Popular Economics Weekly

The plunging financial markets are telling us something depression, but it is more about crowd psychology, than actual events. Americans are very depressed about their financial prospects. Duh, says Paul Krugman, given the congressional deadlock. So why is it causing such market turmoil? I maintain it is because of the unfounded downgrade by Standard & Poors of U.S. Treasury securities to AA+ from AAA. This event has to be almost as shocking as 9/11 to our collective psyches. For just as Bin Laden meant the 9/11 attack to be an attack on our economy, the S&P downgrade means we are no longer the world’s only economic superpower.

So will the downgrade, which hasn’t been matched by either Fitch or Moody’s bond rating services, have an effect on real economic growth is the question. Yale Professor Robert Shiller and other behavioral economists maintain that consumer confidence, or ‘animal spirits’, affects consumers’ behavior. Professor Shiller also says that much of how people judge the economy doesn’t come from facts or economic fundamentals, but the stories they hear, as well as the degree of optimism or pessimism they feel about their own circumstances. For instance, surveys by Professors Shiller and Karl Case in their Macro Markets LLC, show that the housing bubble was fueled in large part by hearsay and media stories that housing values had always risen, and would continue to do so.

So confidence is only one factor that economists look at for their predictions. It’s a good thing, because we are seeing moderate economic growth at the moment and jobs being created. Even retail sales are surging at the same time that consumer confidence measured by the Conference Board and University of Michigan surveys is at recession-levels.
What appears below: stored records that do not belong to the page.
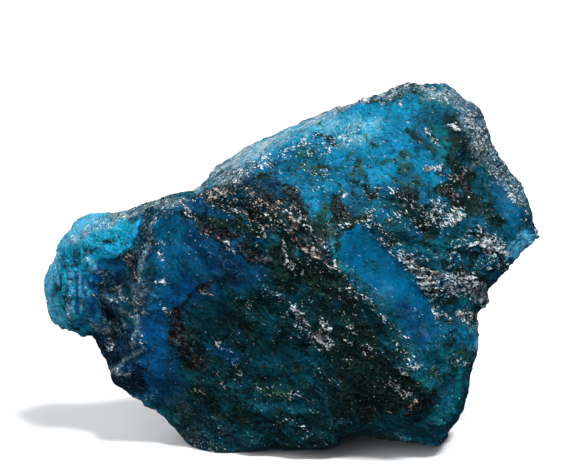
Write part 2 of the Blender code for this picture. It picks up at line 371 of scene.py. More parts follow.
class Look(Enum):
    """The looks that a part of the stone can have: the channels that it sets, and the value of each.

    From NAVY to WINDOW they are the blues and greens of the break, and PALE on the crown's top is a painted
    sheen. From PITCH to UMBER they are its crusts, films and stains, and PITCH in the crease above the foot
    is painted shade. RIME, RIDGE and VEIL are frosted, and VEIL on the top rim is also a painted reflection
    of the sky. GLOW and VEIL let light in, and SPARKS and BLAZE only add white flecks, painted glints that
    are partly crushed crystal.
    """

    NAVY = dict(BARE, light=0.276, teal=0.14, night=0.1, glitter=0.06, web=0.3)
    DEEP = dict(GLASSY, light=0.452, teal=0.22, glitter=0.14)
    ROYAL = dict(GLASSY, light=0.525, teal=0.12, glitter=0.06)
    AZURE = dict(GLASSY, light=0.535, teal=0.34, glitter=0.1)
    STEEL = dict(BARE, light=0.435, teal=0.5, night=0.15, moss=0.1, glitter=0.15, web=0.08)
    DUSK = dict(BARE, light=0.354, teal=0.6, night=0.2, moss=0.1, glitter=0.12, web=0.1)
    SEA = dict(BARE, light=0.258, teal=0.7, night=0.25, moss=0.15, glitter=0.14, web=0.08)
    SHALLOW = dict(BARE, light=0.469, teal=0.78, night=0.1, moss=0.1, glitter=0.08, web=0.08)
    SKY = dict(BARE, light=0.561, teal=0.42, night=0.3, moss=0.32, glitter=0.2, calm=0.0, web=0.12)
    BRIGHT = dict(BARE, light=0.69, teal=0.44, night=0.0, glitter=0.15, web=0.12)
    LAGOON = dict(BARE, light=0.76, teal=0.6, night=0.1, glitter=0.1, web=0.3)
    CYAN = dict(BARE, light=0.93, teal=0.45, night=0.12, glitter=0.1, web=0.3)
    PALE = dict(BARE, light=0.8, teal=0.6, night=0.1, frost=0.2, web=0.35, calm=0.3)
    WINDOW = dict(BARE, light=0.555, teal=0.32, night=0.0, glitter=0.12, web=0.0, calm=0.8)
    PITCH = dict(light=0.221, teal=0.8, night=0.8, rust=0.1, frost=0.0, calm=0.0, web=0.1)
    GULLY = dict(BARE, light=0.304, teal=0.12, night=0.62, rust=0.1, glitter=0.15, calm=0.0, web=0.7)
    SOOT = dict(light=0.258, teal=0.7, night=0.62, calm=0.0)
    SCREE = dict(BARE, light=0.267, teal=0.6, night=0.6, rust=0.45, glitter=0.4, calm=0.0, web=0.4)
    OLIVE = dict(moss=0.85, night=0.3)
    BLOT = dict(night=0.8, moss=0.3)
    UMBER = dict(light=0.239, night=0.6, rust=0.66, calm=0.0, web=0.5)
    RIME = dict(frost=0.28, glitter=0.5, calm=0.0, web=0.6)
    RIDGE = dict(light=0.4, teal=0.5, night=0.2, frost=0.2, glitter=0.35, web=0.8)
    GLOW = dict(clear=0.85, light=0.85, teal=0.45, night=0.0, frost=0.1, glitter=0.2, web=0.3)
    VEIL = dict(clear=0.5, frost=0.78, glitter=0.15)
    SPARKS = dict(glitter=0.5)
    BLAZE = dict(glitter=1.0)


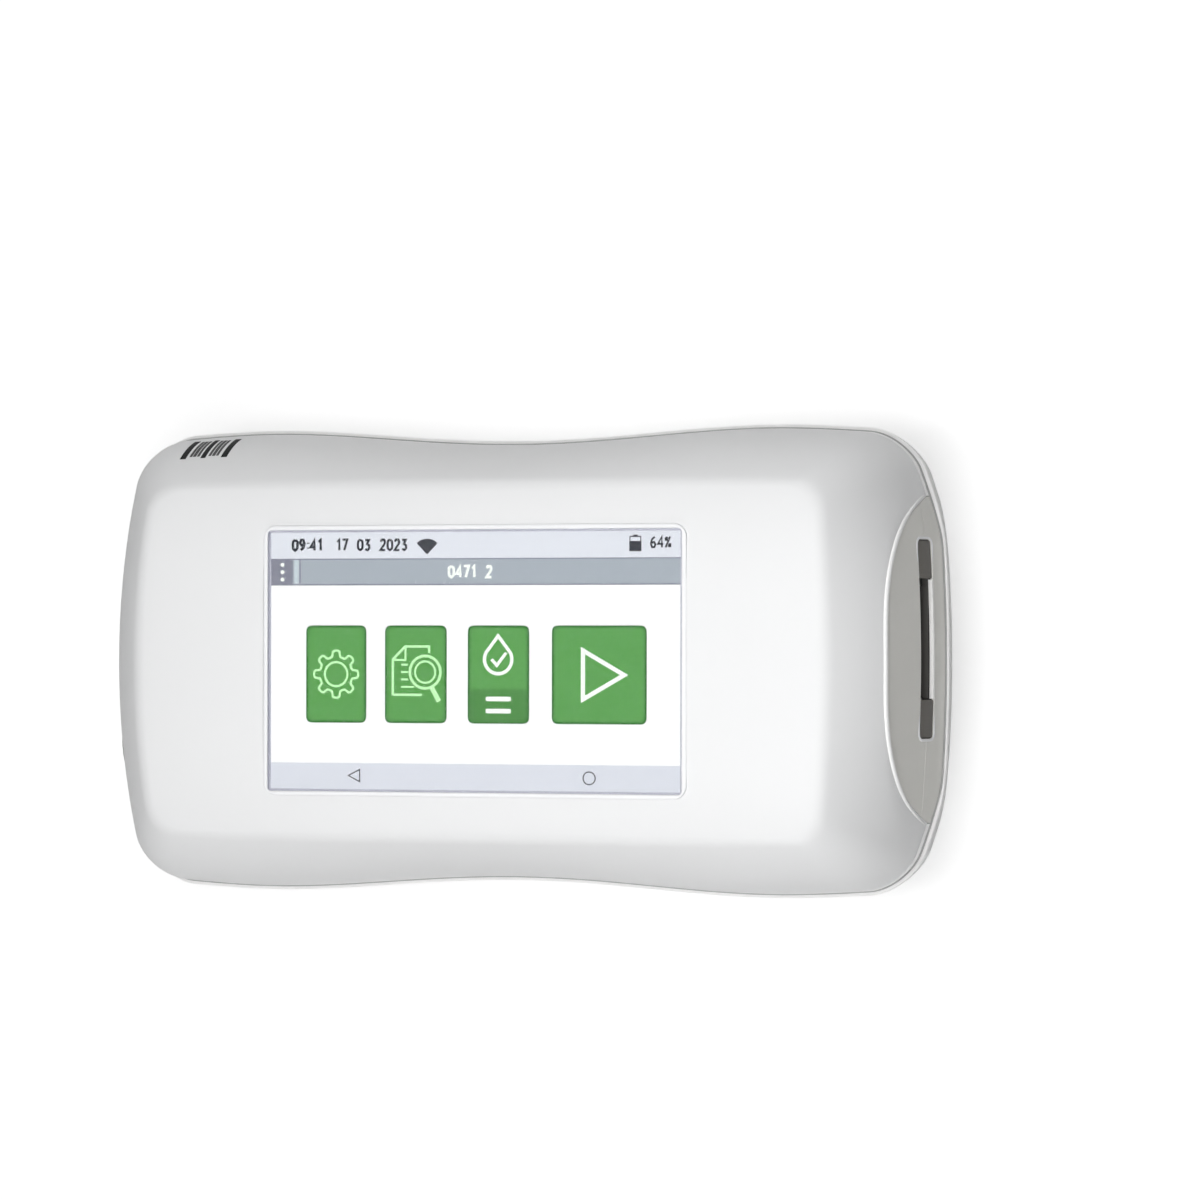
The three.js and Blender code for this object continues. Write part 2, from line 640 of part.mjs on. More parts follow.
// Battery, its plug, the door and the door screws
function batteryPieces() {
  const low = floorTop + gap;
  const at = [battery.middleX, 0, 0];
  const top = low + battery.high;
  addPiece('battery_pack', plate(battery.long, batteryWide, battery.corner, [low, top]), finish.blue, at);
  const face = battery.middleX + battery.long / 2 + gap;
  const plugLow = floorTop + door.collar + gap;
  const plugSpan = [plugLow, plugLow + plug.high];
  const housing = block([face, face + plug.long], about(0, plug.wide / 2), plugSpan);
  addPiece('battery_connector', housing, finish.clear);
  const doorLow = doorTop - door.thick;
  const leaf = plate(doorLong - 2 * gap, doorWide - 2 * gap, door.corner, [doorLow, doorTop]);
  const headLow = doorLow + gap;
  const headHigh = headLow + doorScrew.headHigh;
  const holes = [-1, 1].flatMap((sign) => [
    column(doorScrew.headRadius + gap, [0, headHigh + gap], sign * doorScrewX, 0),
    column(doorScrew.shankRadius + gap, [0, floorTop], sign * doorScrewX, 0),
  ]);
  addPiece('battery_door', cut(leaf, ...holes), finish.lower, at);
  [-1, 1].forEach((sign, index) => {
    const place = [battery.middleX + sign * doorScrewX, 0, 0];
    addPiece(`door_screw_${index + 1}`, turnedScrew(doorScrew, headLow), finish.metal, place);
  });
}

// A screw standing head down at a height, with a round recess in its head
function turnedScrew({ headRadius, headHigh, shankRadius, shankLong }, low) {
  const headTop = low + headHigh;
  const tip = headTop + shankLong;
  const recess = headHigh / 2;
  const points = [
    [0, low + recess], [headRadius / 2, low + recess], [headRadius / 2, low], [headRadius, low],
    [headRadius, headTop], [shankRadius, headTop], [shankRadius, tip - shankRadius], [0, tip],
  ];
  const profile = points.map(([radius, height]) => new THREE.Vector2(radius, height));
  return new THREE.LatheGeometry(profile, roundSteps / 2).rotateX(Math.PI / 2);
}

function caseScrews() {
  const low = screwHead() - gap - caseScrew.headHigh;
  screwPlaces().forEach(([x, y], index) => {
    addPiece(`case_screw_${index + 1}`, turnedScrew(caseScrew, low), finish.metal, [x, y, 0]);
  });
}

function rubberFeet() {
  const top = body.footStand + foot.pocket - gap;
  footPlaces().forEach(([x, y], index) => {
    const rise = foot.bury;
    const points = [[0, 0], [foot.radius - rise, 0], [foot.radius, rise], [foot.radius, top], [0, top]];
    const profile = points.map(([radius, height]) => new THREE.Vector2(radius, height));
    const pad = new THREE.LatheGeometry(profile, roundSteps).rotateX(Math.PI / 2);
    addPiece(`rubber_foot_${index + 1}`, pad, finish.rubber, [x, y, 0]);
  });
}

// Cuvette bay: base, lamp board, tray, rails, heater, detector board, stop and seal
const lampTop = bay.baseTop + gap + lamp.thick;
const trayLow = lampTop + gap;
const trayTop = slotLow + gap + tray.noseThick;
const railLow = trayTop + gap;
const heaterLow = railLow + rail.high + gap;
const heaterTop = heaterLow + (body.topHeight - heaterLow) * heater.highShare;
const trackHalf = ledge.length / 2;

function bayPieces() {
  const y = slot.middleY;
  const base = block([bay.left, bay.right], about(y, bay.half), [floorTop + gap, bay.baseTop]);
  addPiece('bay_base', base, finish.mould);
  const lampSpan = [bay.baseTop + gap, lampTop];
  addPiece('lamp_board', block([lamp.left, lamp.right], about(y, lamp.half), lampSpan), finish.green);
  const plateTray = block([bay.left, tray.right], about(y, tray.half), [trayLow, trayTop]);
  const noseTip = endFace(y, slotLow) - ledge.depth - gap;
  const noseSpan = [trayTop - tray.noseThick, trayTop];
  const nose = block([tray.right - overrun, noseTip], about(y, tray.noseHalf), noseSpan);
  addPiece('cuvette_tray', join(plateTray, nose), finish.dark);
  [-1, 1].forEach((sign, index) => {
    const inner = y + sign * (trackHalf + gap);
    const outer = inner + sign * rail.wide;
    const reach = [Math.min(inner, outer), Math.max(inner, outer)];
    const bar = block([rail.left, rail.right], reach, [railLow, railLow + rail.high]);
    addPiece(`guide_rail_${index + 1}`, bar, finish.dark);
  });
  const heaterHalf = trackHalf + rail.wide;
  const heaterBlock = block([heater.left, heater.right], about(y, heaterHalf), [heaterLow, heaterTop]);
  addPiece('heater_block', heaterBlock, finish.alloy);
  const boardSpan = [heaterTop + gap, heaterTop + gap + detector.thick];
  const detectorBoard = block([detector.left, detector.right], about(y, detector.half), boardSpan);
  addPiece('detector_board', detectorBoard, finish.green);
  const stopSpan = [railLow, railLow + rail.high];
  const stopBar = block([stop.left, stop.right], about(y + stop.shift, stop.half), stopSpan);
  addPiece('cuvette_stop', stopBar, finish.mould);
  const sealLeft = stop.right + gap;
  const sealSpan = about(railLow + rail.high / 2, seal.high / 2);
  const sealBox = block([sealLeft, sealLeft + seal.thick], about(y + stop.shift, seal.half), sealSpan);
  addPiece('pneumatic_seal', sealBox, finish.amber);
}

// Sensing lever: a hub on the pin of its switch, with a finger hanging behind the cuvette
const pinHeight = heaterLow + lever.rise;

function leverPieces() {
  const y = slot.middleY + lever.shift;
  const drum = (radius, wide) => {
    const round = new THREE.CylinderGeometry(radius, radius, wide, roundSteps);
    return round.translate(lever.x, y, pinHeight);
  };
  const hub = drum(lever.hub, lever.wide);
  const fingerSpan = [pinHeight - lever.drop, pinHeight];
  const finger = block(about(lever.x, lever.thick / 2), about(y, lever.wide / 2), fingerSpan);
  const bore = drum(lever.pinRadius + gap, lever.wide * 2);
  addPiece('cuvette_lever', cut(join(hub, finger), bore), finish.clear);
  const pinLong = lever.wide + gap * 2 + sensor.reach;
  const pinMiddle = y + pinLong / 2 - lever.wide / 2 - gap;
  const pin = new THREE.CylinderGeometry(lever.pinRadius, lever.pinRadius, pinLong, roundSteps);
  pin.translate(lever.x, pinMiddle, pinHeight);
  const near = y + lever.wide / 2 + gap;
  const halfHigh = (pinHeight - heaterLow) * sensor.highShare;
  const reach = [near, near + sensor.long];
  const housing = block(about(lever.x, sensor.long / 2), reach, about(pinHeight, halfHigh));
  addPiece('lever_switch', join(housing, pin), finish.black);
}

// Air pump: motor, screw, plunger and barrel in line, with the tube to the cuvette stop
function pumpPieces() {
  const { y, axisHeight } = pump;
  const at = [0, y, axisHeight];
  const half = pump.motorWide / 2;
  const motorLeft = collarRight + pump.clear;
  const motorRight = motorLeft + pump.motorLong;
  const motor = block([motorLeft, motorRight], about(0, half), [floorTop + gap - axisHeight, half]);
  addPiece('stepper_motor', motor, finish.metal, at);
  const screwLeft = motorRight + gap;
  const plungerLeft = motorRight + plunger.clear;
  const plungerEnd = plungerLeft + plunger.long;
  const screwTip = plungerEnd - barrel.cap - plunger.bore;
  addPiece('lead_screw', rodAlongX(screwRadius, [screwLeft, screwTip]), finish.metal, at);
  const boreEnd = screwTip + gap * 2;
  const cup = turnedAlongX([
    [plunger.bore, plungerLeft], [plunger.radius, plungerLeft], [plunger.radius, plungerEnd], [0, plungerEnd],
    [0, boreEnd], [plunger.bore, boreEnd], [plunger.bore, plungerLeft],
  ]);
  addPiece('pump_plunger', cup, finish.amber, at);
  const boreRadius = plunger.radius + gap;
  const boreLimit = plungerEnd + plunger.stroke + barrel.spare;
  const barrelLeft = plungerLeft + barrel.clear;
  const capEnd = boreLimit + barrel.cap;
  const nippleEnd = capEnd + barrel.nippleLong;
  const casting = join(
    rodAlongX(barrel.radius, [barrelLeft, capEnd]),
    rodAlongX(barrel.nipple, [capEnd - gap, nippleEnd]),
    block([barrelLeft, capEnd], about(0, barrel.footHalf), [floorTop + gap - axisHeight, 0]),
  );
  const hollow = rodAlongX(boreRadius, [barrelLeft - overrun, boreLimit]);
  const outlet = rodAlongX(barrel.port, [boreLimit - gap, nippleEnd + overrun]);
  addPiece('pump_barrel', cut(casting, hollow, outlet), finish.clear, at);
  addPiece('air_tube', airTube(nippleEnd + gap), finish.clear);
}

function airTube(start) {
  const { y, axisHeight } = pump;
  const stopSide = slot.middleY + stop.shift - stop.half - gap;
  const stopX = (stop.left + stop.right) / 2;
  const bend = tube.radius * 3;
  const turnX = start + bend;
  const points = [
    [start, y, axisHeight], [turnX - tube.radius, y, axisHeight + tube.radius / 2],
    [turnX, y, axisHeight + bend],
    [turnX, y, tube.endHeight - bend], [stopX + tube.radius, y + bend, tube.endHeight],
    [stopX, stopSide - bend, tube.endHeight], [stopX, stopSide, tube.endHeight],
  ];
  const route = new THREE.CatmullRomCurve3(points.map((point) => new THREE.Vector3(...point)));
  const section = new THREE.Shape().absarc(0, 0, tube.radius, 0, Math.PI * 2);
  const steps = roundSteps * 2;
  return new THREE.ExtrudeGeometry(section, { extrudePath: route, steps, curveSegments: cornerSteps - 1 });
}

// Left end: side board, button with its switch, port with its flap
function leftEndPieces() {
  const boardX = [-side.x, -side.x + side.thick];
  const sideHalf = body.floor.half - side.margin;
  addPiece('side_board', block(boardX, about(0, sideHalf), [floorTop + gap, side.top]), finish.green);
  const flangeFace = -button.flangeFace;
  const buttonBack = flangeFace + button.flangeThick;
  const stem = rodAlongX(button.radius, [-body.seam.left - overrun, buttonBack]);
  const head = common(stem.translate(0, buttonY, button.height), upperBlank(-button.proud));
  const flange = rodAlongX(button.radius + button.flange, [flangeFace, buttonBack]);
  addPiece('power_button', join(head, flange.translate(0, buttonY, button.height)), finish.dark);
  const stemFace = buttonBack + button.travel + gap;
  const half = keySwitchWide / 2;
  const key = block([stemFace, -side.x - gap], about(buttonY, half), about(button.height, half));
  addPiece('button_switch', key, finish.black);
  const shellX = [-port.face, -side.x - gap];
  const jack = block(shellX, about(port.y, port.wide / 2), about(port.height, port.high / 2));
  const tongueGap = port.high / 4;
  const mouthX = [-port.face - overrun, -port.face + port.high];
  const mouth = block(mouthX, about(port.y, port.wide / 2 - tongueGap), about(port.height, tongueGap));
  addPiece('data_port', cut(jack, mouth), finish.metal);
  const leaf = common(cut(lowerOutside(0), lowerOutside(flap.thick)), flapPrism(0));
  addPiece('port_flap', leaf, finish.rubber);
}

// Code reader behind a pane that follows the side wall
function readerPieces() {
  const high = [reader.base, reader.base + reader.high];
  const near = body.seam.half - reader.margin;
  const box = block(about(reader.x, reader.long / 2), [near, near + reader.deep], high);
  addPiece('code_reader', box, finish.black);
  const skin = cut(lowerOutside(0), lowerOutside(body.wall));
  addPiece('reader_window', common(skin, paneCut(-gap)), finish.black);
}

function dockPieces() {
  const low = body.footStand + gap;
  const shape = plate(dock.long, dock.wide, gap, [low, low + dock.high]);
  const padTop = low + contact.thick;
  const pockets = [-1, 1].map((sign) => {
    const x = about(sign * contact.shift, contact.long / 2 + gap);
    return block(x, about(0, contact.wide / 2 + gap), [0, padTop + gap]);
  });
  addPiece('dock_block', cut(shape, ...pockets), finish.black, [dock.x, dock.y, 0]);
  [-1, 1].forEach((sign, index) => {
    const x = about(dock.x + sign * contact.shift, contact.long / 2);
    const pad = block(x, about(dock.y, contact.wide / 2), [low, padTop]);
    addPiece(`dock_contact_${index + 1}`, pad, finish.gold);
  });
}

addPiece('upper_shell', upperShell(), finish.white);
addPiece('lower_shell', lowerShell(), finish.lower);
addPiece('shell_seal', shellSeal(), finish.black);
addPiece('end_panel', endPanel(), finish.panel);
addPiece('slot_insert_1', slotInsert(-1), finish.dark);
addPiece('slot_insert_2', slotInsert(1), finish.dark);
addPiece('cuvette_ledge', cuvetteLedge(), finish.white);
displayPieces();
addPiece('chassis', chassisPiece(), finish.mould);
boardPieces();
addPiece('display_cable', displayCable(), finish.amber);
batteryPieces();
caseScrews();
rubberFeet();
bayPieces();
leverPieces();
pumpPieces();
leftEndPieces();
readerPieces();
dockPieces();

export default analyser;
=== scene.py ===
import json
import bpy
import bmesh
import numpy as np
from numpy.linalg import norm
from math import copysign, cos, pi, radians, sin
from mathutils import Matrix, Vector

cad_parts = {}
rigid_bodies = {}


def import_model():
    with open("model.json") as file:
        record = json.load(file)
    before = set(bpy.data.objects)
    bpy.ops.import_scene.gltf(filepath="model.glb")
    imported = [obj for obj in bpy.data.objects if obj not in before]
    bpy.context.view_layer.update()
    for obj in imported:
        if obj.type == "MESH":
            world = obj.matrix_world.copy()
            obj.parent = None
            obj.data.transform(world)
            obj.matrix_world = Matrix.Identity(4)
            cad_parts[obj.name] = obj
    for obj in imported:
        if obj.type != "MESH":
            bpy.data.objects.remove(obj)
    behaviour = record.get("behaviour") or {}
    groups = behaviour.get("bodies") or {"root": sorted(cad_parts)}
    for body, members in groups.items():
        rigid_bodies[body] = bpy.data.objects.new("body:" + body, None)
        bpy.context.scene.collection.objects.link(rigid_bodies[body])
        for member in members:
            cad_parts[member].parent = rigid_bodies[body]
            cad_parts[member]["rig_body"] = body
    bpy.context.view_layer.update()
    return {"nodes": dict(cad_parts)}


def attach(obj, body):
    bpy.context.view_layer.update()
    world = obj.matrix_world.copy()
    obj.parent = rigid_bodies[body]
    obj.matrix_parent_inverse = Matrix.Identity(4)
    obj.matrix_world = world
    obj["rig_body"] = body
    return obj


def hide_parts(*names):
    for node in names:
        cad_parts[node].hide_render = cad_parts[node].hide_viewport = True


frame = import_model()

MM = 0.001
scene = bpy.context.scene
nodes = frame["nodes"]
scene.view_settings.view_transform = "Standard"


def placed(name, data):
    obj = bpy.data.objects.new(name, data)
    scene.collection.objects.link(obj)
    return obj


# Camera: the photograph's view, from above and from the slot end. Millimetres and degrees.
CAMERA_PLACE = (351.326, 3.756, 1069.32)
CAMERA_TILT, CAMERA_TURN, CAMERA_ROLL = 17.743, -0.5, 0.078
CAMERA_SENSOR, CAMERA_LENS = 36, 150


def make_camera():
    tilt, turn, roll = (radians(angle) for angle in (CAMERA_TILT, CAMERA_TURN, CAMERA_ROLL))
    back = Vector((sin(tilt) * cos(turn), sin(turn), cos(tilt) * cos(turn)))
    right = Vector((0, 1, 0)).cross(back).normalized()
    up = back.cross(right)
    right_rolled = right * cos(roll) + up * sin(roll)
    up_rolled = up * cos(roll) - right * sin(roll)
    data = bpy.data.cameras.new("camera")
    data.sensor_width = CAMERA_SENSOR
    data.lens = CAMERA_LENS
    data.clip_start = 0.02
    data.clip_end = 50
    camera = placed("camera", data)
    facing = Matrix((right_rolled, up_rolled, back)).transposed().to_4x4()
    camera.matrix_world = Matrix.Translation(Vector(CAMERA_PLACE) * MM) @ facing
    scene.camera = camera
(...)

So it may be that plummeting confidence in financial markets is causing the extreme market volatility of late, rather than economic fundamentals. For instance, the rise in the Consumer Price Index showing some inflation was the reason given for the stock market plunge, along with very negative Empire State and Philadelphia Fed industrial sentiment surveys.

But inflation is also a sign of increasing demand, and prices must rise for businesses to expand. The core CPI index without food and energy fluctuations is up just 1.8 percent annually, while industrial production is still healthy, according to the Federal Reserve. On a year-on-year basis, overall industrial production is rising at 3.7 percent in July. Overall capacity utilization in July also improved to 77.5 percent from 76.9 percent the prior month, signaling that businesses are expanding.

Then why were the Philly and Empire State surveys so pessimistic? It may be that since both surveys are a consensus of managers’ predictions about future prospects, they could also have been affected by the S&P downgrade, which is radiating outward as hedge funds and retirement funds with extensive holdings of Treasury securities also risk being downgraded by S&P, who has decided that it has to make up for allowing AAA ratings on subprime mortgage securities during the housing bubble, thus prolonging it.

There are also other indicators that show sentiment doesn’t match behavior. Imports are surging, the reason for the larger trade imbalance, which corroborates the higher retail sales’ numbers. And weekly initial unemployment insurance claims continue to fall. Though there was a slight uptick in last week’s claims, the four-week average fell for the seventh straight week, down 3,500 to a 402,500 level that is nearly 20,000 lower than the month ago comparison. In fact, private sector nonfarm payrolls grew 154,000 in July, following an 80,000 rise in June and 99,000 increase in May.

S&P has admitted their downgrade wasn’t really about the numbers, but about their judgement that the political situation could be gridlocked for years to come. This is because the numbers aren’t that bad. Most of the deficit is short term; caused by the Bush tax cuts, ywo unpaid wars and lost revenues from the Great Recession. The wars will end, so defense budgets will shrink, and revenues rise as economic activity continues to pick up. Politicos might also realize that most of those Bush tax breaks should probably be allowed to expire in 2012, rather than be renewed. This in itself would save some $3.8 billion over the next 10 years, according to the Center for Budget and Policy Priorities.

So S&P wasn’t making a judgment about the near term deficit, which they had overestimated by $2 trillion, but about what the federal deficit may look like in 10 years. Yet how can anyone know about events so far into the future? Though given the post-recession frayed nerves of consumers and investors, even the slightest ‘aftershock’ can cause an outsized response.